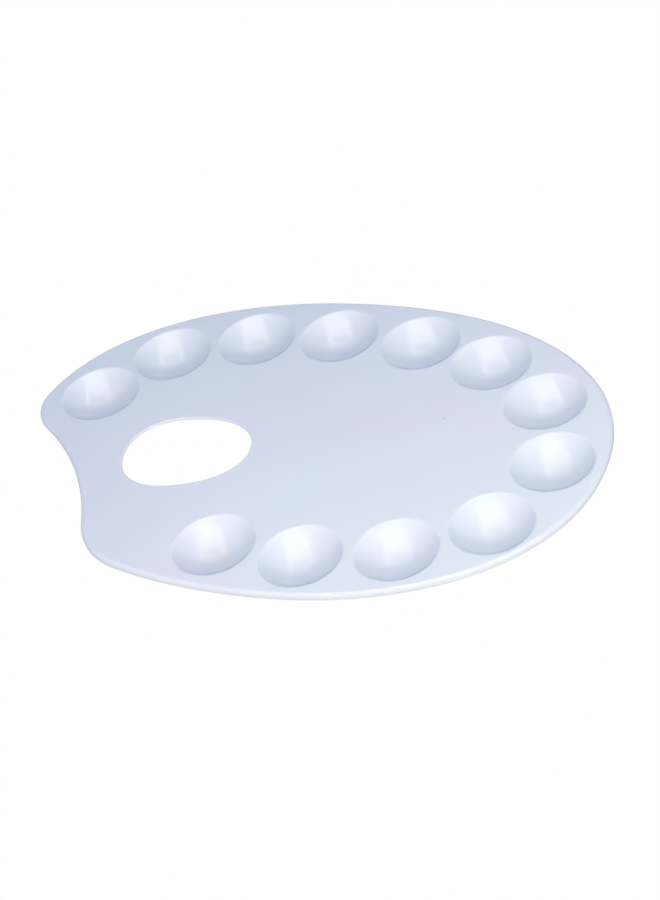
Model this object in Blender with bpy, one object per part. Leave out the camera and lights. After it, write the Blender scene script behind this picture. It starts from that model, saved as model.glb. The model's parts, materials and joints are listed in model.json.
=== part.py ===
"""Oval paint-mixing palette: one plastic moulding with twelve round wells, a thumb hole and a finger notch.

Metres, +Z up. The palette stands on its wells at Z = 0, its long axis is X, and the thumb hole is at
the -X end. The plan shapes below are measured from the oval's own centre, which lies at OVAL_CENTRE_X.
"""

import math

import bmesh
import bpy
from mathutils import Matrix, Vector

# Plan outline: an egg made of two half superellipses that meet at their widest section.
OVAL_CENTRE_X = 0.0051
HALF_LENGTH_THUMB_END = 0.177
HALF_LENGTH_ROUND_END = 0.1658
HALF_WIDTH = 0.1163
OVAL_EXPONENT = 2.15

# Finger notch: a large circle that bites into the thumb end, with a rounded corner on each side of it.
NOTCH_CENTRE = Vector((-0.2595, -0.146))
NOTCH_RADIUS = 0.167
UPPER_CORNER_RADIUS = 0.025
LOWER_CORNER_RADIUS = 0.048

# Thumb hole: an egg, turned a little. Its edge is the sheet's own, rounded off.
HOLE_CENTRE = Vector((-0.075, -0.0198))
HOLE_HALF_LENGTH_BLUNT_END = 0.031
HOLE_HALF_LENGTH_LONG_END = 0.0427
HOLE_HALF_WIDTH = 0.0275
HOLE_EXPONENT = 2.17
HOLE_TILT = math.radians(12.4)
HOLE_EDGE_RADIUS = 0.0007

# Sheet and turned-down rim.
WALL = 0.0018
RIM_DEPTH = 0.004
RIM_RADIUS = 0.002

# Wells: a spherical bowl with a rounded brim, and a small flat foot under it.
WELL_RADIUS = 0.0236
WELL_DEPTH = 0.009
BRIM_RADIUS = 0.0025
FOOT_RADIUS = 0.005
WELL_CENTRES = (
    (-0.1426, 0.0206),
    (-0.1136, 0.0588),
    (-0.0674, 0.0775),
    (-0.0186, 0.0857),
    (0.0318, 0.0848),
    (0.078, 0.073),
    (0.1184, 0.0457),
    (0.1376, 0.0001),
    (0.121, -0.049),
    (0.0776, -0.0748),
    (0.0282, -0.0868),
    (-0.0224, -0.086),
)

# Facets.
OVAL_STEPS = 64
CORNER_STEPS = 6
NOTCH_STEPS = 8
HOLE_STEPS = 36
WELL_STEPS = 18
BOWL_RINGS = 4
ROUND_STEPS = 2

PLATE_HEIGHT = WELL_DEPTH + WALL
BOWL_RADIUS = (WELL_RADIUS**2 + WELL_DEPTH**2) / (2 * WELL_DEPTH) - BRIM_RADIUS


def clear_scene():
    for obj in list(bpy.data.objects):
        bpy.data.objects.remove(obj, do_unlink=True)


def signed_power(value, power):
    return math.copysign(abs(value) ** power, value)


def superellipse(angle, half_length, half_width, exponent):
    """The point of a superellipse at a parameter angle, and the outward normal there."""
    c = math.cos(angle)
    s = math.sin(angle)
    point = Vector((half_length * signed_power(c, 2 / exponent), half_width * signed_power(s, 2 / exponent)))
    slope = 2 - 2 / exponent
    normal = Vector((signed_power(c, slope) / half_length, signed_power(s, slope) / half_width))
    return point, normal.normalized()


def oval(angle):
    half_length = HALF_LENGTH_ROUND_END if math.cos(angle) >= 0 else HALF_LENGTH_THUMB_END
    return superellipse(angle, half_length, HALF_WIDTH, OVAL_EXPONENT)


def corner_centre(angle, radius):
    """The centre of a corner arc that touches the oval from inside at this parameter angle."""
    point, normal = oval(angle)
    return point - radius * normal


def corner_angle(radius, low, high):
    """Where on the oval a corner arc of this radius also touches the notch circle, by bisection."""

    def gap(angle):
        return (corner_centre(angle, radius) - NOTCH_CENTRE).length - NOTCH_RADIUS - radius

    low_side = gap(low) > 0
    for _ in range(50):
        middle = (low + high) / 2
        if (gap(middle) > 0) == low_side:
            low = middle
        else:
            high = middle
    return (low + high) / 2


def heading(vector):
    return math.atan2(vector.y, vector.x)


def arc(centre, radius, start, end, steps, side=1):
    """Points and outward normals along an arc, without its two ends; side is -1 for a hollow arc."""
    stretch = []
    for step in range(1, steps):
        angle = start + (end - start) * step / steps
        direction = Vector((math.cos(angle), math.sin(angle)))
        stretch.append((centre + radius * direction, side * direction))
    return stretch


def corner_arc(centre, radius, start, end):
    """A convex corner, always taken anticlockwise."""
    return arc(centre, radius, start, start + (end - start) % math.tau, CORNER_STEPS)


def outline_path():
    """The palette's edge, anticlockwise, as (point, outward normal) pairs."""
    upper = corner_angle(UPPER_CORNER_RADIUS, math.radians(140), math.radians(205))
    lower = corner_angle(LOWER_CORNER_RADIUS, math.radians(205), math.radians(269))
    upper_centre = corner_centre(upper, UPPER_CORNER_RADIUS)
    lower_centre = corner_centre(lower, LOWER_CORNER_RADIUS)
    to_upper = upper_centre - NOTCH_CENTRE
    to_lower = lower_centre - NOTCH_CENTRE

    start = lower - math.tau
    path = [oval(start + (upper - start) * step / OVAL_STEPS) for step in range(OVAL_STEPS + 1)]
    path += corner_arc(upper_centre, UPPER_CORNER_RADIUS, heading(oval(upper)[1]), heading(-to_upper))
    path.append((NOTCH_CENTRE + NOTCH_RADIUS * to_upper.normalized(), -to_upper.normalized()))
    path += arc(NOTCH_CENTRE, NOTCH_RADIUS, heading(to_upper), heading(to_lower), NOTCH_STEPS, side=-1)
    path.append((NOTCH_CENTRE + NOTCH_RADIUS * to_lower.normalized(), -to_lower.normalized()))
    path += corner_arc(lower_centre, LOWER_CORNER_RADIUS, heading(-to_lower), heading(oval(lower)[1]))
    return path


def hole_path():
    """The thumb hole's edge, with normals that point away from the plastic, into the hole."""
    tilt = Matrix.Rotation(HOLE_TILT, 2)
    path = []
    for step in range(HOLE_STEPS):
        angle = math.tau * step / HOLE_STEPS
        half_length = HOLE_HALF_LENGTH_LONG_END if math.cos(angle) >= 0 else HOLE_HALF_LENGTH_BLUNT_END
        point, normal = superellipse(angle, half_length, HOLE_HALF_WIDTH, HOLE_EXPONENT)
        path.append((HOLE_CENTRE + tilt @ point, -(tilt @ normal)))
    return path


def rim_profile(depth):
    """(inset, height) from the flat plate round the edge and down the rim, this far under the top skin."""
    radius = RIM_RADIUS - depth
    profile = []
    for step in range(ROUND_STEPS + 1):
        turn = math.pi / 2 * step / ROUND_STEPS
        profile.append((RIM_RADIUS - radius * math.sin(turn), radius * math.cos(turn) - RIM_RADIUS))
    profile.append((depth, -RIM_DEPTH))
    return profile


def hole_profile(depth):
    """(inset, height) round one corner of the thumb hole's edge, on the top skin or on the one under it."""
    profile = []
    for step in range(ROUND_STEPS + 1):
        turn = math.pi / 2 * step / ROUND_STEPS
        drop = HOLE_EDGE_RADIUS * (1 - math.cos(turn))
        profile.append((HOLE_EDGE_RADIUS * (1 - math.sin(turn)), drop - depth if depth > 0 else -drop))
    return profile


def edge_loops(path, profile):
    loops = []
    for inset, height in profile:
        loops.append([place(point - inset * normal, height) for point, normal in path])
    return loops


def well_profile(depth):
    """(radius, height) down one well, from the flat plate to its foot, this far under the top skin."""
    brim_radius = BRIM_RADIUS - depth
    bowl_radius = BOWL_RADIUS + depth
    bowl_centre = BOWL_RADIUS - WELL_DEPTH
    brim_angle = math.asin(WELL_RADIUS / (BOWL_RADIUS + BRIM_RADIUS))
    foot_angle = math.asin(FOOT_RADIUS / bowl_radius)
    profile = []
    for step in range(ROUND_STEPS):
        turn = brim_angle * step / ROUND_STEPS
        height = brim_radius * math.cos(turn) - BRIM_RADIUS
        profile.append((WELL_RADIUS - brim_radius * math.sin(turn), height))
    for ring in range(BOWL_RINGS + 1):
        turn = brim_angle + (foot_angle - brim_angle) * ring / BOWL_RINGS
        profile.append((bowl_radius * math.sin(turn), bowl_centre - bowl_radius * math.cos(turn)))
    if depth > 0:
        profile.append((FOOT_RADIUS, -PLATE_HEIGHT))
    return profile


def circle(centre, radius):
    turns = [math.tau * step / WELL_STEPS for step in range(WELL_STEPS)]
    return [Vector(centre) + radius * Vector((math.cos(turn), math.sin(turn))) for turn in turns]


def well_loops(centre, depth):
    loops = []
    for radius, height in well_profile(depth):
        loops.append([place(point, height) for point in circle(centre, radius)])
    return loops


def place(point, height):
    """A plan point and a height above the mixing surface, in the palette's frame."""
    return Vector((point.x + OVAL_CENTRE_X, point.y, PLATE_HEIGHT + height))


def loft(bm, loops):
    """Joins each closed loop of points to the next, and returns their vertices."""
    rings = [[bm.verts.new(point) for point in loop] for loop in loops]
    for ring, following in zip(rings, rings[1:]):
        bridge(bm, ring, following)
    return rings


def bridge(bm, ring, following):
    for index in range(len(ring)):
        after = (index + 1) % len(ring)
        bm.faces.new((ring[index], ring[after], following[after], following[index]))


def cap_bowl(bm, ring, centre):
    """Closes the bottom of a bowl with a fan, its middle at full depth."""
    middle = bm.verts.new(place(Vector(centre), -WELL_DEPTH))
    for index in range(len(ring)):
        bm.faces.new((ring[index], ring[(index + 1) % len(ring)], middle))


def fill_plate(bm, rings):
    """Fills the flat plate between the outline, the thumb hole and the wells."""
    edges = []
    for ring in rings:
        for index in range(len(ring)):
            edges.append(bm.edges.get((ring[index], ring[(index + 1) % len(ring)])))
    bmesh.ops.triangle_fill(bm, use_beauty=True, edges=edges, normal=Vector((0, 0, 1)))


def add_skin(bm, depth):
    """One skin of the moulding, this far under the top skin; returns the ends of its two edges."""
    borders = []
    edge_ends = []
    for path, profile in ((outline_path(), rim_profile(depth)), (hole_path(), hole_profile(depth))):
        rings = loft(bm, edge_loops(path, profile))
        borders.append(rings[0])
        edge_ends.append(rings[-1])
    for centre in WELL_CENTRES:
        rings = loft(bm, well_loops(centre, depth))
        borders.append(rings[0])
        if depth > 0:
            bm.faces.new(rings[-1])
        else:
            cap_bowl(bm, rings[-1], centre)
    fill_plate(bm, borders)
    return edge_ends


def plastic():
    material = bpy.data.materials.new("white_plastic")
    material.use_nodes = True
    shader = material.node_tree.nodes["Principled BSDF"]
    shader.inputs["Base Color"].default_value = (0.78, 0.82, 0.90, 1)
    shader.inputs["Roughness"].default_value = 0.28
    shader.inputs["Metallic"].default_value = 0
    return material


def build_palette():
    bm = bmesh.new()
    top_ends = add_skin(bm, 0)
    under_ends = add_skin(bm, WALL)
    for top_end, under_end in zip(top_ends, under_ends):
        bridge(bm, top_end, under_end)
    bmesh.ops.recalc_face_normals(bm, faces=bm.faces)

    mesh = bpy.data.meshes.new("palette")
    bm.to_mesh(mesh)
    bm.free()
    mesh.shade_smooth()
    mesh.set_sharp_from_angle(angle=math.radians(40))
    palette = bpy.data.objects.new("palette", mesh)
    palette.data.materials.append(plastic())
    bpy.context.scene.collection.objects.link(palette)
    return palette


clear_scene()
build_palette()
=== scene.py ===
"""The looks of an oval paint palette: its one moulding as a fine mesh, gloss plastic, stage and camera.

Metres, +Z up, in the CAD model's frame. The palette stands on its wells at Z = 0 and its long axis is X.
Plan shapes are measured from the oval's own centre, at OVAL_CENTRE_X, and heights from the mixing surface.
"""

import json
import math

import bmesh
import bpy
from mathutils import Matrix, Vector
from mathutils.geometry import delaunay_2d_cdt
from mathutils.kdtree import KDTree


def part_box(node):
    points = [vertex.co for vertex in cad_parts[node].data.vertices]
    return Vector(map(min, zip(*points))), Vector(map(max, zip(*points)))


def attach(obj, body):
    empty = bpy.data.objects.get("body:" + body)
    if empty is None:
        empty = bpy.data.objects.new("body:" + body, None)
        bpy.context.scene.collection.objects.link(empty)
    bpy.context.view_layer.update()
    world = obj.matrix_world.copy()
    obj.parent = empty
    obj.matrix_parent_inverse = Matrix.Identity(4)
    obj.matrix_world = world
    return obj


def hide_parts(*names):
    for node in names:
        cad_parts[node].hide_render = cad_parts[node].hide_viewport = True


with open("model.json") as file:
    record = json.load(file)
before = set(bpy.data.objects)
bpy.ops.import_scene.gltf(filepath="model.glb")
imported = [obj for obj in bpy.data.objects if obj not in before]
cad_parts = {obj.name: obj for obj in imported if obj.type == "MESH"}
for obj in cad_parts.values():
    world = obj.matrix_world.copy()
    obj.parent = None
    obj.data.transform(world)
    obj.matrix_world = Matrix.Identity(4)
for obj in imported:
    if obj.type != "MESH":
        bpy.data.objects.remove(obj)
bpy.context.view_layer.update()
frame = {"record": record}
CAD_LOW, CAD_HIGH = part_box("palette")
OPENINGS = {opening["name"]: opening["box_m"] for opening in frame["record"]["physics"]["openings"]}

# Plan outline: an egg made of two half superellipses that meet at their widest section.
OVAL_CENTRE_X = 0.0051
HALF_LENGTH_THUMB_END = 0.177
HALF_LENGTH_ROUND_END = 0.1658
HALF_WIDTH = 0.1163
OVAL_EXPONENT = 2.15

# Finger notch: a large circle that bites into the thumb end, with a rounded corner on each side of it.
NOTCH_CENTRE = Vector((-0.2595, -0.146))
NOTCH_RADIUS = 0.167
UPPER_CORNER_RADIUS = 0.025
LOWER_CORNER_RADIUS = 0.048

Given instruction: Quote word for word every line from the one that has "top_ends = add_skin(bm, 0)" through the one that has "imported = [obj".

Answer to the exercise:
    top_ends = add_skin(bm, 0)
    under_ends = add_skin(bm, WALL)
    for top_end, under_end in zip(top_ends, under_ends):
        bridge(bm, top_end, under_end)
    bmesh.ops.recalc_face_normals(bm, faces=bm.faces)

    mesh = bpy.data.meshes.new("palette")
    bm.to_mesh(mesh)
    bm.free()
    mesh.shade_smooth()
    mesh.set_sharp_from_angle(angle=math.radians(40))
    palette = bpy.data.objects.new("palette", mesh)
    palette.data.materials.append(plastic())
    bpy.context.scene.collection.objects.link(palette)
    return palette


clear_scene()
build_palette()
=== scene.py ===
"""The looks of an oval paint palette: its one moulding as a fine mesh, gloss plastic, stage and camera.

Metres, +Z up, in the CAD model's frame. The palette stands on its wells at Z = 0 and its long axis is X.
Plan shapes are measured from the oval's own centre, at OVAL_CENTRE_X, and heights from the mixing surface.
"""

import json
import math

import bmesh
import bpy
from mathutils import Matrix, Vector
from mathutils.geometry import delaunay_2d_cdt
from mathutils.kdtree import KDTree


def part_box(node):
    points = [vertex.co for vertex in cad_parts[node].data.vertices]
    return Vector(map(min, zip(*points))), Vector(map(max, zip(*points)))


def attach(obj, body):
    empty = bpy.data.objects.get("body:" + body)
    if empty is None:
        empty = bpy.data.objects.new("body:" + body, None)
        bpy.context.scene.collection.objects.link(empty)
    bpy.context.view_layer.update()
    world = obj.matrix_world.copy()
    obj.parent = empty
    obj.matrix_parent_inverse = Matrix.Identity(4)
    obj.matrix_world = world
    return obj


def hide_parts(*names):
    for node in names:
        cad_parts[node].hide_render = cad_parts[node].hide_viewport = True


with open("model.json") as file:
    record = json.load(file)
before = set(bpy.data.objects)
bpy.ops.import_scene.gltf(filepath="model.glb")
imported = [obj for obj in bpy.data.objects if obj not in before]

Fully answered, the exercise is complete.